- [TASK REQUIREMENTS]: Return the lines from the line containing "Turn this picture" through the line containing "seam_gap = 0.3" exactly. No other line should appear in the answer.

++++++++++

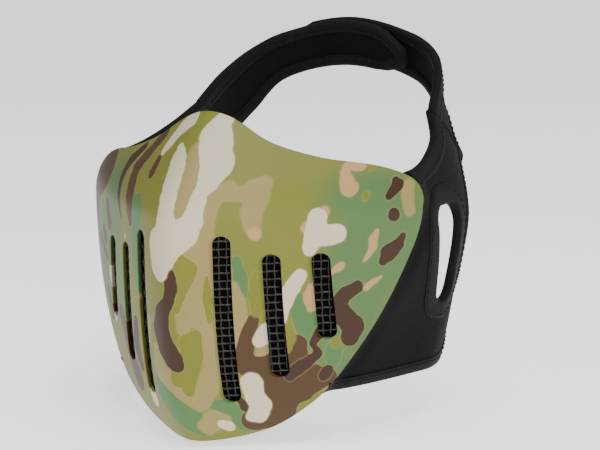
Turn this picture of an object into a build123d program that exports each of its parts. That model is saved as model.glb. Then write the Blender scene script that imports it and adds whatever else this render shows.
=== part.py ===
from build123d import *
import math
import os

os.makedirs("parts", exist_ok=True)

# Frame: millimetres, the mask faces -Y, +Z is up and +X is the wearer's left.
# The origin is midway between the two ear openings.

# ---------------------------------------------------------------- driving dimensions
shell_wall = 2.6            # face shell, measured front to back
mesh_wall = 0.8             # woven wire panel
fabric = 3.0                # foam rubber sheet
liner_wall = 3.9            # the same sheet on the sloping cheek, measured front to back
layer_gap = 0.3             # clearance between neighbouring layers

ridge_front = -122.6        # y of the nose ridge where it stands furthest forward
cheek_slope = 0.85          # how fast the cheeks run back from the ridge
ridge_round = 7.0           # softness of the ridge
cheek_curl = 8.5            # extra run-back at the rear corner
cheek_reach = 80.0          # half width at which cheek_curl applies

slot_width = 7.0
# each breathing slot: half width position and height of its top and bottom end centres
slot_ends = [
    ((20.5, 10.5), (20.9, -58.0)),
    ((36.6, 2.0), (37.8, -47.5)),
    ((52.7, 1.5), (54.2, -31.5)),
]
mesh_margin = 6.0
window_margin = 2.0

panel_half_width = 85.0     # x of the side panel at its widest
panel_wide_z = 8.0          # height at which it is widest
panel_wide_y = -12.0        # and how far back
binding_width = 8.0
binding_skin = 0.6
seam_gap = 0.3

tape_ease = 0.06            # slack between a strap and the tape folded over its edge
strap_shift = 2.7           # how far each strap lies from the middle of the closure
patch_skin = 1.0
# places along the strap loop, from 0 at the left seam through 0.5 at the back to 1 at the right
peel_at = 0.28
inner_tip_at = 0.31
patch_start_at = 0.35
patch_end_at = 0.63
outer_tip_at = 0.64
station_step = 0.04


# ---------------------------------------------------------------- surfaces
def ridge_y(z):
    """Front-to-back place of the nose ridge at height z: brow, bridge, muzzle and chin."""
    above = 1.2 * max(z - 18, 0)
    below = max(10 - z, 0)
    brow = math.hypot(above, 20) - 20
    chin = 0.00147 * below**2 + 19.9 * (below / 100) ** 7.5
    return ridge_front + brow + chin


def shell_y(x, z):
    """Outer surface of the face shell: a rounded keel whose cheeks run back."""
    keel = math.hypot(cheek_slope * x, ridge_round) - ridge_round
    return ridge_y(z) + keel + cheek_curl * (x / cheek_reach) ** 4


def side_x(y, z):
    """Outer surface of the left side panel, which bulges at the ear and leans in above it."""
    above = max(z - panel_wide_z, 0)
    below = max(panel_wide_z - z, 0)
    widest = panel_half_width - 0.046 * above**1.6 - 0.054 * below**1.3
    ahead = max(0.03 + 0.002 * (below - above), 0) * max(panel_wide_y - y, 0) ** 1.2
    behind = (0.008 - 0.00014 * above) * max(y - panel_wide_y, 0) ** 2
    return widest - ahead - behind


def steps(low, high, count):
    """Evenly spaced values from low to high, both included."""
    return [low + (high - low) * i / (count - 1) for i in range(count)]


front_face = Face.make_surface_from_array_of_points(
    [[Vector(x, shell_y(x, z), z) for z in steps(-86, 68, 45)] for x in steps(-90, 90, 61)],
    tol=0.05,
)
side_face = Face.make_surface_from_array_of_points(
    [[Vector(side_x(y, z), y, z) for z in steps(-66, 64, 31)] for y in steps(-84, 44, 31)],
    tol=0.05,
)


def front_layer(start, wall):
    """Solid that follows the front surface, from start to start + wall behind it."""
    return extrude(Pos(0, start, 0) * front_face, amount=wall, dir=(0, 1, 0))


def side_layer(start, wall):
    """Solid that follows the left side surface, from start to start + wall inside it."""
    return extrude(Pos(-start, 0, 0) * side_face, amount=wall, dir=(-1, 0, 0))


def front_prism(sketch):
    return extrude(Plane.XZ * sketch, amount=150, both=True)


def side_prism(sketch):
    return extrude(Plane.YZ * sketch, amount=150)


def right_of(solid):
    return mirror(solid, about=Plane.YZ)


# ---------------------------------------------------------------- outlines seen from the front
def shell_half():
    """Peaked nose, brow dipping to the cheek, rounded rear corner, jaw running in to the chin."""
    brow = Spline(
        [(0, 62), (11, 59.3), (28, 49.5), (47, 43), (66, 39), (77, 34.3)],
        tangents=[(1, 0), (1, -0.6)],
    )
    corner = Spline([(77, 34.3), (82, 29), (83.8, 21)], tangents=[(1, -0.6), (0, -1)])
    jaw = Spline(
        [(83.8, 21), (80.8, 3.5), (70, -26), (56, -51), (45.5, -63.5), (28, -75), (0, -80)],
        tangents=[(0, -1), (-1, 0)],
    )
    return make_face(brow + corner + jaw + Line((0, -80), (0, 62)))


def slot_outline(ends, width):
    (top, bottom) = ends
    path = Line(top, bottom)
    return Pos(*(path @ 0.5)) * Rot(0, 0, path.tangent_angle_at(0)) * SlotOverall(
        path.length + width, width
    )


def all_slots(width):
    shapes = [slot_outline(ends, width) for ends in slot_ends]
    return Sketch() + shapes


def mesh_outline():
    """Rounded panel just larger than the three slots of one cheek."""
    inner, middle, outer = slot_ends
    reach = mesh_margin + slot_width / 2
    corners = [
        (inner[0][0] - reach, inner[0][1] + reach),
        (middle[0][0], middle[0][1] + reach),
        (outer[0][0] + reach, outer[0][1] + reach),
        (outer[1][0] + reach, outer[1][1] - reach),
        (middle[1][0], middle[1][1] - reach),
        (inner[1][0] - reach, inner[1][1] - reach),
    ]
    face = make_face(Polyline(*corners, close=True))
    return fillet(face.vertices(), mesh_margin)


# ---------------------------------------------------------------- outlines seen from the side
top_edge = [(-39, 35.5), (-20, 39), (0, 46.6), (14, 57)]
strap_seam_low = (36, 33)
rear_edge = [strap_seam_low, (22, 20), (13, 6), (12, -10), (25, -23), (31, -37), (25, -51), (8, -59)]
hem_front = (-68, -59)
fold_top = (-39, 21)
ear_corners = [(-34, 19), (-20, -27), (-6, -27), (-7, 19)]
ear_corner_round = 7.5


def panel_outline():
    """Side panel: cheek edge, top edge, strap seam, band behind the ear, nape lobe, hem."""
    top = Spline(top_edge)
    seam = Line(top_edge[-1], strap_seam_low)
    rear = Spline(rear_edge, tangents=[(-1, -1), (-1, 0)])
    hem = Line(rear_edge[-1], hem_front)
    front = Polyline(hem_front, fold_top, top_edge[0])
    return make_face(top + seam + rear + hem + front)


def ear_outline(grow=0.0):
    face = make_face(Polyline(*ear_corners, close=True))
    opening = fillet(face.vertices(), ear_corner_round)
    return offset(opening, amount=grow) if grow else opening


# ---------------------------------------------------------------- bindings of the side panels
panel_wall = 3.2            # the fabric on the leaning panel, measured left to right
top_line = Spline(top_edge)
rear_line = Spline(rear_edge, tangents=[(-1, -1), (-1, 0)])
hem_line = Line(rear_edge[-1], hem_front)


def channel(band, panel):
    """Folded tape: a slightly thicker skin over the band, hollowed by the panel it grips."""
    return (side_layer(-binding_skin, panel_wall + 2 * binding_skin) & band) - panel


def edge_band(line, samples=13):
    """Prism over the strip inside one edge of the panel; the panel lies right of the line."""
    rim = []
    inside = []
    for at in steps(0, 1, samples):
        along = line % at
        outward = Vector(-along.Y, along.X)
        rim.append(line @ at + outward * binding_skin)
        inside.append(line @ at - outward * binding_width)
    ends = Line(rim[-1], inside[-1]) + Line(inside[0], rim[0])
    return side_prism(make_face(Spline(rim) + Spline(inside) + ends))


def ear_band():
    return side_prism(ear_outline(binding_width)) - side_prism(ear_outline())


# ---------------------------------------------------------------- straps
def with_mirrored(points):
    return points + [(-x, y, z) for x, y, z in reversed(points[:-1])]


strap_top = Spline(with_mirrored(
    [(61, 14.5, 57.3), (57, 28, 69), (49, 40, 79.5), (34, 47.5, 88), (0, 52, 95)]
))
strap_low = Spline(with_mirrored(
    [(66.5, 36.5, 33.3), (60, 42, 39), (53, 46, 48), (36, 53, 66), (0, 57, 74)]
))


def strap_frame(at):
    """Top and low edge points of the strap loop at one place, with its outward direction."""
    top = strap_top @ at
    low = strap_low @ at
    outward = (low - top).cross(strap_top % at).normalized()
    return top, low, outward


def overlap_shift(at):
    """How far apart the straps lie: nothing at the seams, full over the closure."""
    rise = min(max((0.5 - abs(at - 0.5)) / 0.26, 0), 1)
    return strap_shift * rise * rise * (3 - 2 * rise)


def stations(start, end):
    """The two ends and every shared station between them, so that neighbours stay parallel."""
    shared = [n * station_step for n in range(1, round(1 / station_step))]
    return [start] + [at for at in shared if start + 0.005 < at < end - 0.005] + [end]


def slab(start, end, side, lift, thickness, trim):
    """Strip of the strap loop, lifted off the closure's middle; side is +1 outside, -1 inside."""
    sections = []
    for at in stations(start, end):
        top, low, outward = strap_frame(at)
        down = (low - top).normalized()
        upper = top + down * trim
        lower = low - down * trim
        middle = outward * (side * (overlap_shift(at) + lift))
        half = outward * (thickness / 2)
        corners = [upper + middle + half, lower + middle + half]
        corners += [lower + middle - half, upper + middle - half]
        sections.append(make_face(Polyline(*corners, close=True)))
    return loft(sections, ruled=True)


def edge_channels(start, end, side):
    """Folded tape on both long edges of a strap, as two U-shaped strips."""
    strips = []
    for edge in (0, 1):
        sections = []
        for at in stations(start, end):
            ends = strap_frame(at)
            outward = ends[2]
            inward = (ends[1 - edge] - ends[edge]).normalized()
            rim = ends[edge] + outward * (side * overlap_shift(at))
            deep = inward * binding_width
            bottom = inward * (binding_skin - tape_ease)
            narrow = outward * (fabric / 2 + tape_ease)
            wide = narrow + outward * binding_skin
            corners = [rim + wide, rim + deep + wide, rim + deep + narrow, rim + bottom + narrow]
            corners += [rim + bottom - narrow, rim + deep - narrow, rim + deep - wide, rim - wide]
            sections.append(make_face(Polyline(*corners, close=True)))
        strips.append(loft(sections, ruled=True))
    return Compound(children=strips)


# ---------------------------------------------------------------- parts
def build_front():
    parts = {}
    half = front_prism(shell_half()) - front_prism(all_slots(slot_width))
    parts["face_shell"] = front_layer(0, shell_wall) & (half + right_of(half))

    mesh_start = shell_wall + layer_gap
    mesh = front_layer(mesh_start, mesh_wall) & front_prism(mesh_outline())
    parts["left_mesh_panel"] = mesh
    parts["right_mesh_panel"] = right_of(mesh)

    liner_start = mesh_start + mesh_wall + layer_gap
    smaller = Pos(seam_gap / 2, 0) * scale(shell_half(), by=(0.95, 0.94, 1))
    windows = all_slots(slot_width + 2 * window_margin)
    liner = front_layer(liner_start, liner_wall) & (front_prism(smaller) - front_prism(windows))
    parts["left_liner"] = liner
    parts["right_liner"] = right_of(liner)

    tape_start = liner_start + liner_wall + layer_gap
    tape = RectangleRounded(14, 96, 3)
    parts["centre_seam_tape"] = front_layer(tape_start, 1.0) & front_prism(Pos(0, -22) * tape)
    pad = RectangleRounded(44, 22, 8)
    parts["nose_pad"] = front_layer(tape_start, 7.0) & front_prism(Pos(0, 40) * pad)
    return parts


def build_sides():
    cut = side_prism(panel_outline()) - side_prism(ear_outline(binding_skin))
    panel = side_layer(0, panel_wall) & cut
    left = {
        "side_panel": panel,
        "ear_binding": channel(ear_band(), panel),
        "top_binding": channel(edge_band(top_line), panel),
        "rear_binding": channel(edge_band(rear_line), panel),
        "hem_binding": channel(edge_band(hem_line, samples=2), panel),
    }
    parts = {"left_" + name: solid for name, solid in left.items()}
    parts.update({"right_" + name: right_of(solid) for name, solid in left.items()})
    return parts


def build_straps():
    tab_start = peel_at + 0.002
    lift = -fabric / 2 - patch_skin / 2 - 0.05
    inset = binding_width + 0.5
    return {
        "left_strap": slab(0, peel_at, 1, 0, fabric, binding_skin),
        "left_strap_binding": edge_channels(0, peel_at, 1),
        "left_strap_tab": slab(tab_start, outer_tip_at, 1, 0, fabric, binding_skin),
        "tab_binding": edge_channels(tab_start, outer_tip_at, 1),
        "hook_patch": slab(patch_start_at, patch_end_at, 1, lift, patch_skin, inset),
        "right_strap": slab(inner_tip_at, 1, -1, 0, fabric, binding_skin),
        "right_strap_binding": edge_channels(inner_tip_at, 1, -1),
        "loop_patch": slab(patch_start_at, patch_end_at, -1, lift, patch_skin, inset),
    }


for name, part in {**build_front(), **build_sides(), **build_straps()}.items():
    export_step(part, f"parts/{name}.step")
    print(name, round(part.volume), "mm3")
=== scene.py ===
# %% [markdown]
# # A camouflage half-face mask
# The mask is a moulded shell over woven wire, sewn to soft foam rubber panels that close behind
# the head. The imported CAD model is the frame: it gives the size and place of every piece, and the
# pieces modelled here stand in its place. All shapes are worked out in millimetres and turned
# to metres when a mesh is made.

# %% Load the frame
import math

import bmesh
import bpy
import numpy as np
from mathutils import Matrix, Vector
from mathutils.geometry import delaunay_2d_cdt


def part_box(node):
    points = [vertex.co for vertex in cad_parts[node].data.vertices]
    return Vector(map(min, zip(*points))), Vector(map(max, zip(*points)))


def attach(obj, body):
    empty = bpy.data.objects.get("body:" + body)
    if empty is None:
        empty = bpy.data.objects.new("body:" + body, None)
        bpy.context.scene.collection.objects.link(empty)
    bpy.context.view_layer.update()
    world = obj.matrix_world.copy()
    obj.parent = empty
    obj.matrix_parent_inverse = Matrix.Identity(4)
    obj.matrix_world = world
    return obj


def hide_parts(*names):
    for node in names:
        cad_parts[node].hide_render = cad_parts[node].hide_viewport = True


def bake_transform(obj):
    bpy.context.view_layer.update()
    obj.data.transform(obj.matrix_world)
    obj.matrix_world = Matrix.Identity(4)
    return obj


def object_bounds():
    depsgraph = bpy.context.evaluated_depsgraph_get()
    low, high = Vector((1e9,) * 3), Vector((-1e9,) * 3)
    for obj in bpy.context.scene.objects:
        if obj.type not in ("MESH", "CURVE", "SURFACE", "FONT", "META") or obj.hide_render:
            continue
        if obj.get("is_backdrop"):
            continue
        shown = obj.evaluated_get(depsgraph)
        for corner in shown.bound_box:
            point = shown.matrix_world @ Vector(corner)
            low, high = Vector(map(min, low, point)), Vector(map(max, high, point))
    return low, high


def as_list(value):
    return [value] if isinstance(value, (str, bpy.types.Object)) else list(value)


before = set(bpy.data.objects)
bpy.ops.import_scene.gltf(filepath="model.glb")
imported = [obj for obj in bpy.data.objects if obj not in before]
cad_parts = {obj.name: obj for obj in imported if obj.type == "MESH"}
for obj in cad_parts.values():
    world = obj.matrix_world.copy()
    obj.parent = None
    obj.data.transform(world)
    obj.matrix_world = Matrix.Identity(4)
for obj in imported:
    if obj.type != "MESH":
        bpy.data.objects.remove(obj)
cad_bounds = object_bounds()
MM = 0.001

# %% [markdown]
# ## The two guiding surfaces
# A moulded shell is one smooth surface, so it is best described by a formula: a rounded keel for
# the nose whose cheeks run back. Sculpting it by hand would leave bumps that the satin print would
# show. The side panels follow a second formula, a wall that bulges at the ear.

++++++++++

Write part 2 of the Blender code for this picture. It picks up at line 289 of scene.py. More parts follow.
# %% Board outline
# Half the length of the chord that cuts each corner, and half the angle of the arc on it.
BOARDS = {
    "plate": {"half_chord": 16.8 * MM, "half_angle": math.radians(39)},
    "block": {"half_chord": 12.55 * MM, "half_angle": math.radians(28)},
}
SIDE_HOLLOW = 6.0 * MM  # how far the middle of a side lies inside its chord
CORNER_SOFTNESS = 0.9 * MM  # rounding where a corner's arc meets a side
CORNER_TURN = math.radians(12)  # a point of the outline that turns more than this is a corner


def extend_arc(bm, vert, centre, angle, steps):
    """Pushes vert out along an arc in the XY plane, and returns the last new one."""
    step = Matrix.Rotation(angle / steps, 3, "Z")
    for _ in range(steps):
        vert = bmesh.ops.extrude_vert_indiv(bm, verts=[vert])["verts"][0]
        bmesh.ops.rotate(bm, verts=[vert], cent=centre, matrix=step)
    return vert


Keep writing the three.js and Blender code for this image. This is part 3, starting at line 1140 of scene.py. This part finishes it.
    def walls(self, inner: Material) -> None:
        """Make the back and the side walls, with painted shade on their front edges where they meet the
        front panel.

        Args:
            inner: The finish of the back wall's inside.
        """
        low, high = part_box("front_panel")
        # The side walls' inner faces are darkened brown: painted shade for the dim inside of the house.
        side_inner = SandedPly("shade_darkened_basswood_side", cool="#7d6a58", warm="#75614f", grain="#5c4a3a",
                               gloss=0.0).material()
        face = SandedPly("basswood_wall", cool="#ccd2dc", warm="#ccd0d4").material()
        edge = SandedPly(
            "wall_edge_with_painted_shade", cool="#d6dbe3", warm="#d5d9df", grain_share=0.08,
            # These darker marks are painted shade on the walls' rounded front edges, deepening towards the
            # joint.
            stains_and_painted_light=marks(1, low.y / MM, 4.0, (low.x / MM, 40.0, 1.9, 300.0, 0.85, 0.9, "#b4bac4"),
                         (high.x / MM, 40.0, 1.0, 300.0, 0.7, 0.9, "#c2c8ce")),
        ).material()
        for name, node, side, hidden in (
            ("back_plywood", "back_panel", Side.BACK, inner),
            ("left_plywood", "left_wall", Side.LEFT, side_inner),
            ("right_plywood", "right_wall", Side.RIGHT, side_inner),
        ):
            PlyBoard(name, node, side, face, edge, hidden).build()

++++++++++

- [RESULT OF THIS TASK]:
Turn this picture of an object into a build123d program that exports each of its parts. That model is saved as model.glb. Then write the Blender scene script that imports it and adds whatever else this render shows.
=== part.py ===
from build123d import *
import math
import os

os.makedirs("parts", exist_ok=True)

# Frame: millimetres, the mask faces -Y, +Z is up and +X is the wearer's left.
# The origin is midway between the two ear openings.

# ---------------------------------------------------------------- driving dimensions
shell_wall = 2.6            # face shell, measured front to back
mesh_wall = 0.8             # woven wire panel
fabric = 3.0                # foam rubber sheet
liner_wall = 3.9            # the same sheet on the sloping cheek, measured front to back
layer_gap = 0.3             # clearance between neighbouring layers

ridge_front = -122.6        # y of the nose ridge where it stands furthest forward
cheek_slope = 0.85          # how fast the cheeks run back from the ridge
ridge_round = 7.0           # softness of the ridge
cheek_curl = 8.5            # extra run-back at the rear corner
cheek_reach = 80.0          # half width at which cheek_curl applies

slot_width = 7.0
# each breathing slot: half width position and height of its top and bottom end centres
slot_ends = [
    ((20.5, 10.5), (20.9, -58.0)),
    ((36.6, 2.0), (37.8, -47.5)),
    ((52.7, 1.5), (54.2, -31.5)),
]
mesh_margin = 6.0
window_margin = 2.0

panel_half_width = 85.0     # x of the side panel at its widest
panel_wide_z = 8.0          # height at which it is widest
panel_wide_y = -12.0        # and how far back
binding_width = 8.0
binding_skin = 0.6
seam_gap = 0.3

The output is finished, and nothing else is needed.